Was it anything more than just a music player with eq and skins? Did I miss the point back then?
Maybe I just don't have the vision that others have and will be pleasantly suprised when someone comes up with a good use case and develops it.
Don't know about others, but I still have music in both mp3 and flac err I listen to sometimes.
Mostly they are rips off CDs that just aren't available for streaming anywhere, but also just music I bought as digital before streaming really was a thing.
Mine is mostly mp3, and the player is MPV. I would not notice higher quality amidst the street noise or listening through laptop's subpar speakers anyway.
I have a big library of music, mostly MP3 or OGG and don't really see myself pivoting solely towards streaming services where access to songs could be revoked at any time or could be changed/censored like movies or series sometimes are on streaming platforms. I do use YouTube for listening to new music and when I like it enough, I buy it to download (or acquire it in a different way if it's not available).

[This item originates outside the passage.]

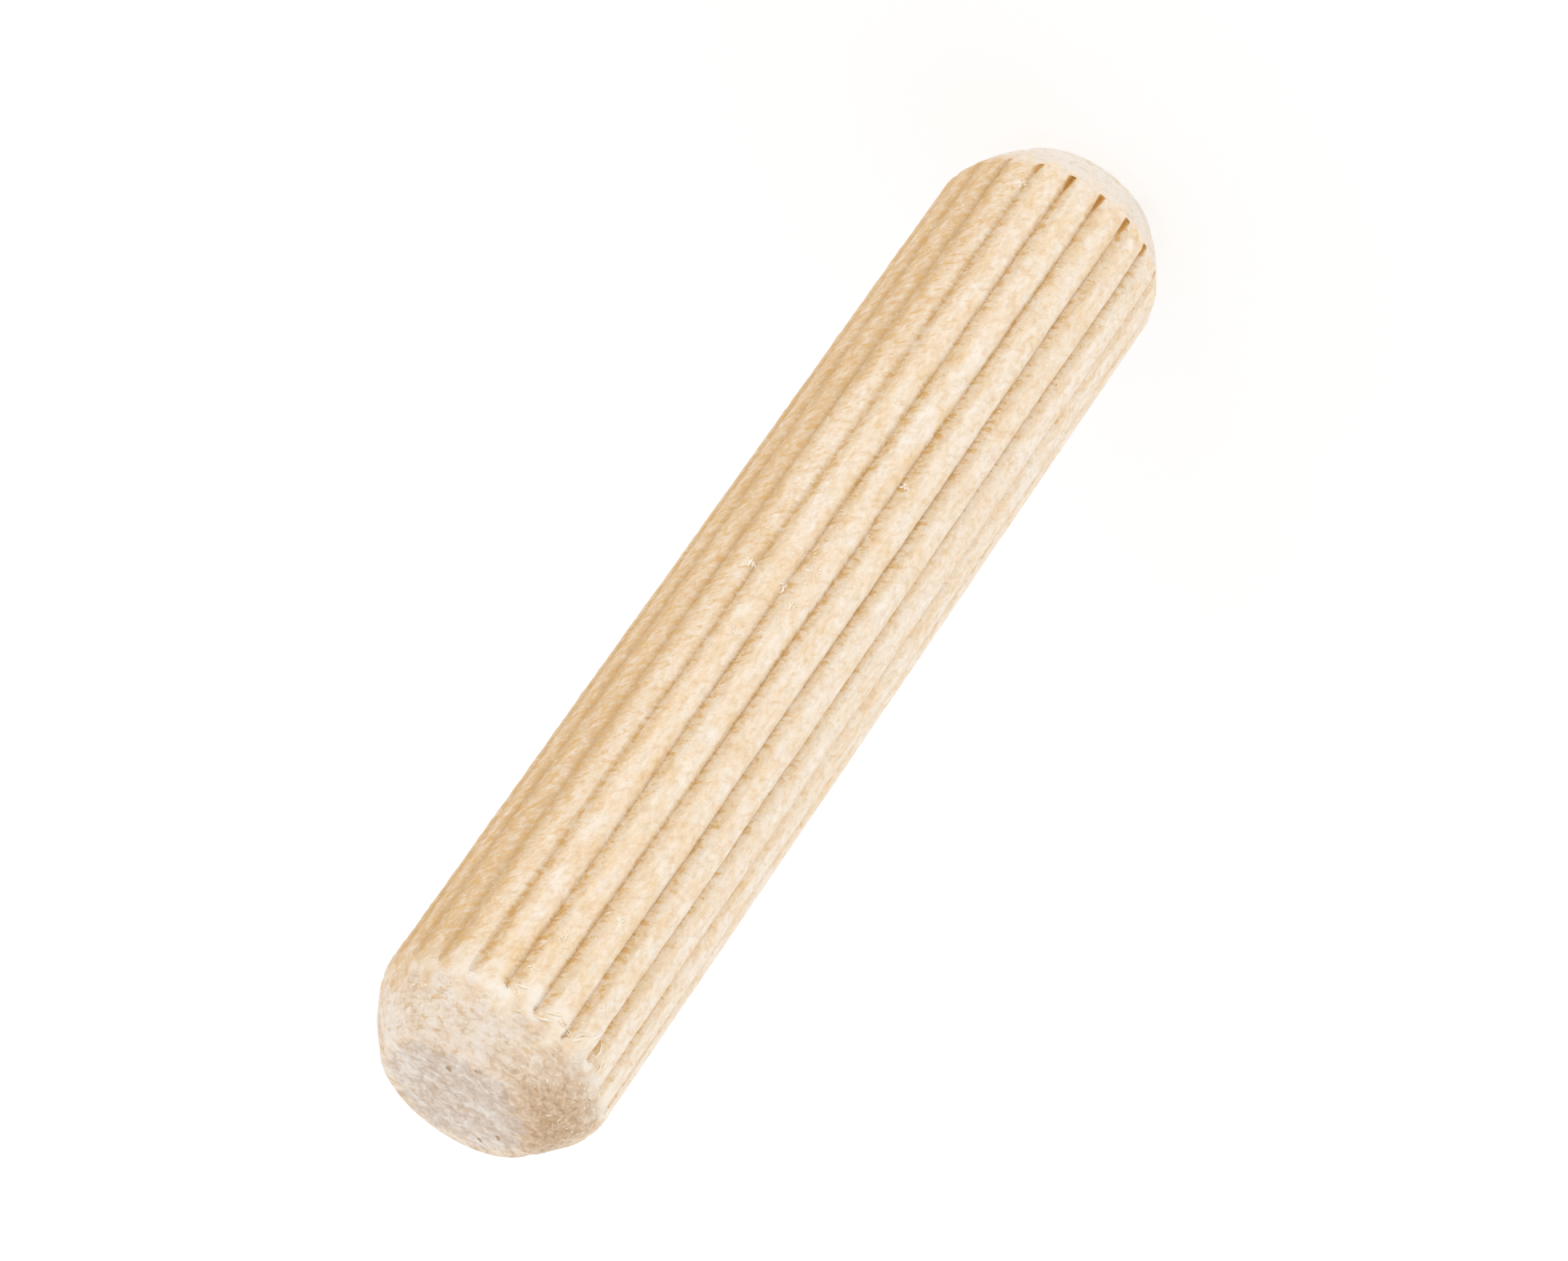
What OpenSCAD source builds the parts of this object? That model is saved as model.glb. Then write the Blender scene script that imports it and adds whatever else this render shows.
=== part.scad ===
// Fluted wooden dowel pin, standing on one of its flat ends.
// The origin is at the middle of the lower end's flat, and +Z runs up the dowel's axis.
// It is one piece of wood: a round rod with ratchet-shaped flutes along its whole length,
// turned down at both ends to a crowned lead-in and a flat end.

/* [Dowel] */
// Diameter over the lands, which is the drill size that the dowel is made for
dowel_d = 8; // [6:0.5:16]
// Length over the two flat ends
dowel_l = 40; // [25:1:100]

/* [Ends] */
// Length of the lead-in at each end
lead_in_l = 2.4; // [1.2:0.1:4]
// How far the radius drops along the lead-in
lead_in_drop = 1.4; // [0.8:0.1:2]
// How far the lead-in bulges out of a straight chamfer
lead_in_crown = 0.16; // [0.05:0.01:0.3]

/* [Flutes] */
// Number of flutes round the dowel
flute_count = 21; // [12:1:28]
// Depth of a flute below the lands
flute_depth = 0.2; // [0.12:0.01:0.4]
// Width of a flute's steep wall, measured at the lands
steep_wall_w = 0.14; // [0.05:0.01:0.25]
// Width of a flute's long slope, measured at the lands
long_slope_w = 0.45; // [0.3:0.01:0.6]
// How far the long slope bulges out of a flat one
long_slope_crown = 0.03; // [0.01:0.005:0.05]

/* [Hidden] */

// Facets of a circle in the preview
$fn = 96;
// How far a cutting shape runs past what it cuts
overcut = 0.1;
// Where one flute's root lies round the axis, which is the middle of the front
front_a = -90;

dowel_r = dowel_d / 2;
// Height of the lead-in's shoulder above and below the dowel's middle
shoulder_z = dowel_l / 2 - lead_in_l;

// Radius and centre of the circle that crowns a chord, from the chord's length and its bulge.
// The centre is on the left of the way from the chord's start to its end.
function crown_radius(chord, bulge) = chord * chord / (8 * bulge) + bulge / 2;
function crown_centre(from, to, bulge) =
    let (chord = to - from,
         left = [-chord.y, chord.x] / norm(chord),
         radius = crown_radius(norm(chord), bulge))
    (from + to) / 2 + left * (radius - bulge);

// The lead-in's crown, as points of [radius, height above the dowel's middle]
shoulder_point = [dowel_r, shoulder_z];
end_point = [dowel_r - lead_in_drop, dowel_l / 2];
lead_in_centre = crown_centre(shoulder_point, end_point, lead_in_crown);
lead_in_r = crown_radius(norm(end_point - shoulder_point), lead_in_crown);

// A flute's corners, as angles from its root round the dowel
pitch_a = 360 / flute_count;
steep_wall_a = 2 * asin(steep_wall_w / dowel_d);
long_slope_a = 2 * asin(long_slope_w / dowel_d);
root_r = dowel_r - flute_depth;

function polar(r, a) = r * [cos(a), sin(a)];

// Cross-section of one flute, with its root at angle 0 and its long slope on the negative side
module flute_profile() {
    root = polar(root_r, 0);
    wall_top = polar(dowel_r, steep_wall_a);
    slope_top = polar(dowel_r, -long_slope_a);
    difference() {
        polygon([
            root,
            slope_top,
            polar(dowel_r + overcut, -long_slope_a),
            polar(dowel_r + overcut, steep_wall_a),
            wall_top
        ]);
        translate(crown_centre(slope_top, root, long_slope_crown))
            circle(r = crown_radius(norm(slope_top - root), long_slope_crown));
    }
}

// Cross-section of the fluted rod
module rod_profile() {
    difference() {
        circle(r = dowel_r);
        for (i = [0 : flute_count - 1])
            rotate(front_a + i * pitch_a) flute_profile();
    }
}

// Half-section of the shape that the two lead-ins and the two flat ends leave
module lead_in_profile() {
    intersection() {
        translate([0, -dowel_l / 2]) square([dowel_d, dowel_l]);
        union() {
            translate([0, -shoulder_z + overcut]) square([dowel_r + overcut, 2 * (shoulder_z - overcut)]);
            for (side = [-1, 1])
                translate([lead_in_centre.x, side * lead_in_centre.y]) circle(r = lead_in_r);
        }
    }
}

module dowel_pin() {
    color("burlywood")
        translate([0, 0, dowel_l / 2])
            intersection() {
                linear_extrude(height = dowel_l + 2 * overcut, center = true) rod_profile();
                rotate_extrude() lead_in_profile();
            }
}

dowel_pin();
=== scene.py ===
"""A fluted wooden dowel pin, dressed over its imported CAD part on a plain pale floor.

The dowel stands on one end, with its axis along +Z. One piece is the turned and fluted wood, with
its torn slopes and fuzzy ends; the others are the loose fibres that stand off it.
"""

from __future__ import annotations
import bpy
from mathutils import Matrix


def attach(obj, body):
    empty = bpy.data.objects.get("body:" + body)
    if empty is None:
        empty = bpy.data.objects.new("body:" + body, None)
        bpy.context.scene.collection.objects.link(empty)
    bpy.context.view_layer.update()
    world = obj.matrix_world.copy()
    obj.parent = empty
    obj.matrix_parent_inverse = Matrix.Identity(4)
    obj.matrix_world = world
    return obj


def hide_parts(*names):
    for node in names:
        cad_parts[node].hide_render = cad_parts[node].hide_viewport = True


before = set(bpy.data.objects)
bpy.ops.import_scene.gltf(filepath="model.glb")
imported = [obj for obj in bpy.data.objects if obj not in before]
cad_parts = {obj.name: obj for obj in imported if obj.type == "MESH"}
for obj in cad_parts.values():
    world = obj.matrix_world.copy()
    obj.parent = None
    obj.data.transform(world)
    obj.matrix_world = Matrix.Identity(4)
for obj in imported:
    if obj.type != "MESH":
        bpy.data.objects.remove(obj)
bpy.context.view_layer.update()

import logging
import math
from dataclasses import dataclass, field
from enum import Enum

import bmesh
import bpy
import numpy as np
from mathutils import Matrix, Quaternion, Vector

logging.basicConfig(level=logging.INFO, format="%(levelname)s %(message)s")
LOG = logging.getLogger("dowel")

MM = 0.001
# Less than any real length, to tell places apart
TINY = 0.001 * MM
# Slant of the torn strokes, from the way round the dowel towards +Z
STROKE_DEG = 39.3
NODE = "dowel_pin"
BODY = "root"
Pair = tuple[float, float]
Band = tuple[float, float, float, float]
RGB = tuple[float, float, float]
Socket = bpy.types.NodeSocket
Sockets = bpy.types.NodeOutputs


class Field(str, Enum):
    """Names of the values that the body's vertices carry for its material."""

    # Partly the torn slopes' own tan, partly painted shade on the steep walls
    SLOPE = "slope"
    # Partly the wood's darker root lines, partly painted shade in the roots
    ROOT = "root"
    # Partly the smooth lands' own paleness, partly a painted highlight on the crests
    CREST = "crest"
    TORN = "torn"
    LEAD_IN = "lead_in"
    FACE = "face"
    # Pale lips and land ends, partly the frayed wood's own paleness, partly a painted highlight
    LIP = "lip"
    # Painted shade in the pits where the flutes end
    PIT_SHADE = "hollow"
    # Painted shade on one side of the upper lead-in, and painted light on the lower one
    END_SHADE_AND_LIGHT = "tan_end"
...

My music library is hosted on my server, automatically synced locally on fixed devices and played from local files most of the time. Streaming services combine the advantage of sometimes disappearing, altering, removing content with the other advantage of needing an active internet connection at all time. That's neither a good thing nor an efficient thing when the alternative is cheap and works all the time from everywhere.
Of course, I know this is not the most common use case; most people usually don't care about any of this (and usually complain when something break). But it exists.
I've been building my music collection since I was ripping CDs by hitting play, recording in Win95 Sound Recorder and running the .wav through LAME (nowadays EAC to flac, of course). I see no need to pay a subscription to listen to my music, when I can just use that same money to buy and own the albums* and not worry about them disappearing.
* also means more money goes to the artist
Also Navidrome + Symfonium means I can still stream to my phone so the only benefit Spotify etc has is new music, but YouTube (+ uBlock) gives me that.